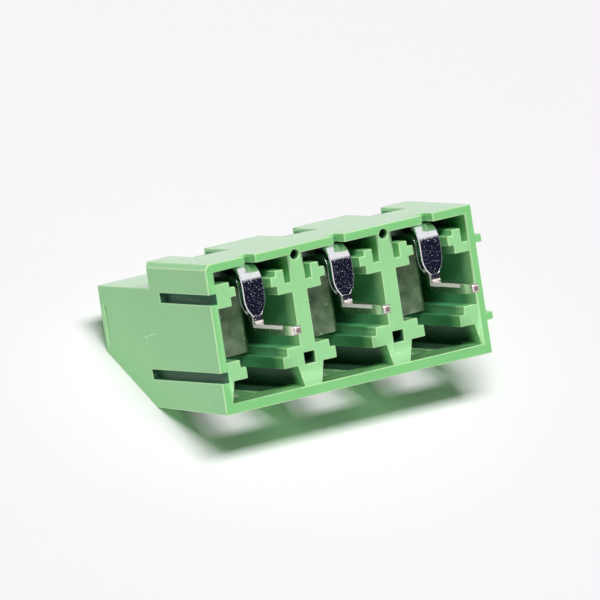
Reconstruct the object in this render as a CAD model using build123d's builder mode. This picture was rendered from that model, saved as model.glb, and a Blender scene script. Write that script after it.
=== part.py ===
import os

from build123d import *

# Three-pole screw terminal for a circuit board, with rising-cage clamps. Millimetres.
# Z points up from the board, -Y is the side the wires enter, and X runs along the poles.
# The origin is the middle of the row of solder pins, on the plane of the board.
# A depth or a size from_back is measured forwards from the back face.

# Poles
pole_count = 3
pitch = 7.5
back_to_pins = 5.18

# Housing, outside
body_depth = 10.7
body_height = 14.8
shelf_depth = 1.85
shelf_height = 8.2
land_front_depth = 7.2
brow_run = 0.2
brow_drop = 1.2
slope_foot_height = 9.1
front_draft = 0.25
back_corner_chamfer = 0.35

# Housing, walls
back_wall = 0.63
front_wall = 0.75
end_wall = 0.6
partition = 1.25
shelf_roof = 0.65
rim_step = 0.08

# Rear guide ribs: an L with a tab, on both sides of every cell
arm_gap = 0.5
arm_width = 0.7
tab_width = 0.45
arm_rear_depth = 1.52
tab_rear_depth = 1.92
tab_front_depth = 2.62
foot_rear_depth = 2.52
foot_front_depth = 3.25

# Front guide ribs, in two tiers, and the entry chamber in front of them
chamber_length = 1.5
front_tier_length = 0.83
rear_tier_length = 0.57
tier_step = 0.45
tier_relief = 0.05
chamber_rear_inset = 0.45
chamber_front_inset = 0.1
entry_roof_height = 9.3

# Wire entry windows
window_width = 4.8
window_sill = 2.5
window_top = 8.6
window_corner = 0.4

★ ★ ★

Output the whole listing above again, word for word.

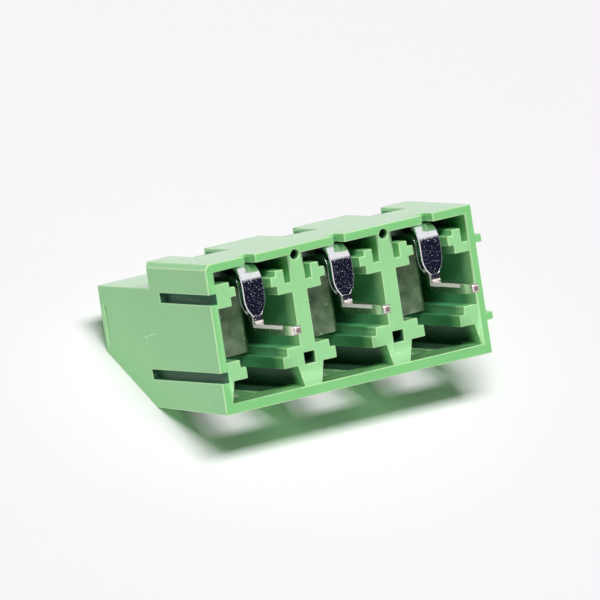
Reconstruct the object in this render as a CAD model using build123d's builder mode. This picture was rendered from that model, saved as model.glb, and a Blender scene script. Write that script after it.
=== part.py ===
import os

from build123d import *

# Three-pole screw terminal for a circuit board, with rising-cage clamps. Millimetres.
# Z points up from the board, -Y is the side the wires enter, and X runs along the poles.
# The origin is the middle of the row of solder pins, on the plane of the board.
# A depth or a size from_back is measured forwards from the back face.

# Poles
pole_count = 3
pitch = 7.5
back_to_pins = 5.18

# Housing, outside
body_depth = 10.7
body_height = 14.8
shelf_depth = 1.85
shelf_height = 8.2
land_front_depth = 7.2
brow_run = 0.2
brow_drop = 1.2
slope_foot_height = 9.1
front_draft = 0.25
back_corner_chamfer = 0.35

# Housing, walls
back_wall = 0.63
front_wall = 0.75
end_wall = 0.6
partition = 1.25
shelf_roof = 0.65
rim_step = 0.08

# Rear guide ribs: an L with a tab, on both sides of every cell
arm_gap = 0.5
arm_width = 0.7
tab_width = 0.45
arm_rear_depth = 1.52
tab_rear_depth = 1.92
tab_front_depth = 2.62
foot_rear_depth = 2.52
foot_front_depth = 3.25

# Front guide ribs, in two tiers, and the entry chamber in front of them
chamber_length = 1.5
front_tier_length = 0.83
rear_tier_length = 0.57
tier_step = 0.45
tier_relief = 0.05
chamber_rear_inset = 0.45
chamber_front_inset = 0.1
entry_roof_height = 9.3

# Wire entry windows
window_width = 4.8
window_sill = 2.5
window_top = 8.6
window_corner = 0.4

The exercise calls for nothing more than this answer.